A differenza di altri attivisti indigeni, Vicky gode dell’immunità garantita dalle Nazioni Unite nell’esercizio delle sue funzioni. Tuttavia, come ricorda durante il suo intervento, i rischi che corre sono aggravati non solo dal suo ruolo nell’ONU, evidentemente bersaglio del governo, ma anche dall’ostilità che questo ha nei confronti delle donne (dimostrato in numerosi comunicati contro altre donne in posizione di potere nel Paese) e delle popolazioni indigene, ostacolo costante ai suoi grandi progetti di “sviluppo”. Inserire il suo nome nella lista nera è risultato quindi conveniente al governo, continua Vicky, per attaccarla su ognuna delle scomode categorie che compongono l’intersezionalità di genere, etnia e ruolo sociale propria della sua persona.

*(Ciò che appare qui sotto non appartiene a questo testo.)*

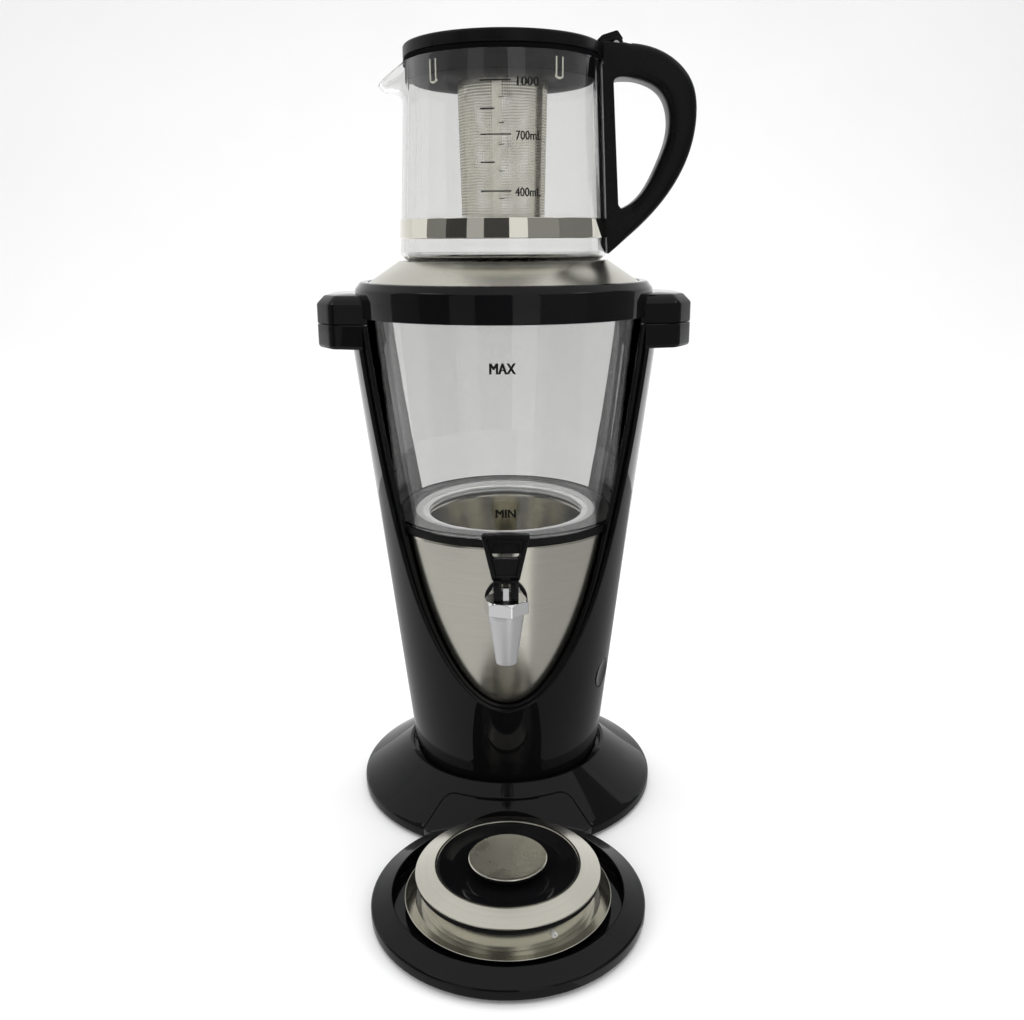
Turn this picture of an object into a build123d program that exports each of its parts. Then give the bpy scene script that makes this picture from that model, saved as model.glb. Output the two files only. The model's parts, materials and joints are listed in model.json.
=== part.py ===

Un oppressore comune: lo sviluppo

Ad accomunare le due storie – e sfortunatamente molte altre – vi è non solo la criminalizzazione operata dai governi nei confronti delle difensore dei diritti di comunità e territori (accentuate in entrambi i casi dall’intersezionalità delle identità sociali delle due attiviste), ma anche i contesti in cui tale criminalizzazione avviene. I mega-progetti promossi dai governi con l’appoggio delle istituzioni internazionali e del business dello sviluppo, sono ormai i campi di battaglia dove hanno luogo i conflitti più aspri tra i difensori dei diritti socio-ambientali e i grandi interessi del capitale.

Come ci ricorda Wolfgang Sachs nel suo libro “Il Dizionario dello sviluppo”, lo Sviluppo è una ideologia nata in un momento storico per mano di attori e con finalità ben definiti, riconoscibili e in fondo mai nascosti. Secondo l’attivista messicano Gustavo Esteva, l’era dello sviluppo nasce con il discorso d’insediamento del presidente Truman il 20 gennaio 1949, in cui, per consolidare la posizione egemone degli Stati Uniti postbellici, li esortava a “imbarcarsi in un nuovo e deciso programma per rendere disponibili i progressi scientifici e industriali alle aree del mondo sottosviluppate”. L’uso del termine sottosviluppato in questo contesto non solo ha aperto le porte ad un’interpretazione dello sviluppo fatta di dighe, miniere, autostrade o produzioni agroalimentari, con conseguenze sociali ed ambientali devastanti, ma ha anche aperto le porte dei mercati del sud del mondo alle imprese occidentali, anzi li ha completamente formati nella sua peggiore immagine e somiglianza.

Nel creare la sua area di egemonia, l’occidente ha necessariamente collaborato con quelli che sono gli unici veri “beneficiari” dei loro mega-progetti di sviluppo: i governi e le imprese amiche. Grazie al loro supporto attivo, sono stati e continuano ad essere possibili la contaminazione dei territori, lo sfruttamento delle comunità che li vivono, prime fra tutte quelle indigene, e la persecuzione di difensori e difensore dei diritti. Impostazione questa che non è mutata con l’emergere delle nuove potenze economiche sullo scenario globale, ma è semmai peggiorata con la rincorsa ossessiva alla crescita economica.

Il carattere neocolonialista dello sviluppo, più volte denunciato dalle organizzazioni ambientaliste e dal mondo accademico, è emerso in tutta la sua forza dagli interventi di Francinara e Vicky. Vista la mole di documentazione e report relativi alla devastazione ambientale, agli espropri illegittimi delle terre contadine, alle persecuzioni delle comunità indigene, all’incuranza dei governi verso i diritti umani e agli omicidi degli attivisti, sorprende che ancora non ci si chieda sistematicamente: chi beneficia di questo tanto sognato “sviluppo”? Sviluppo sì, ma di chi?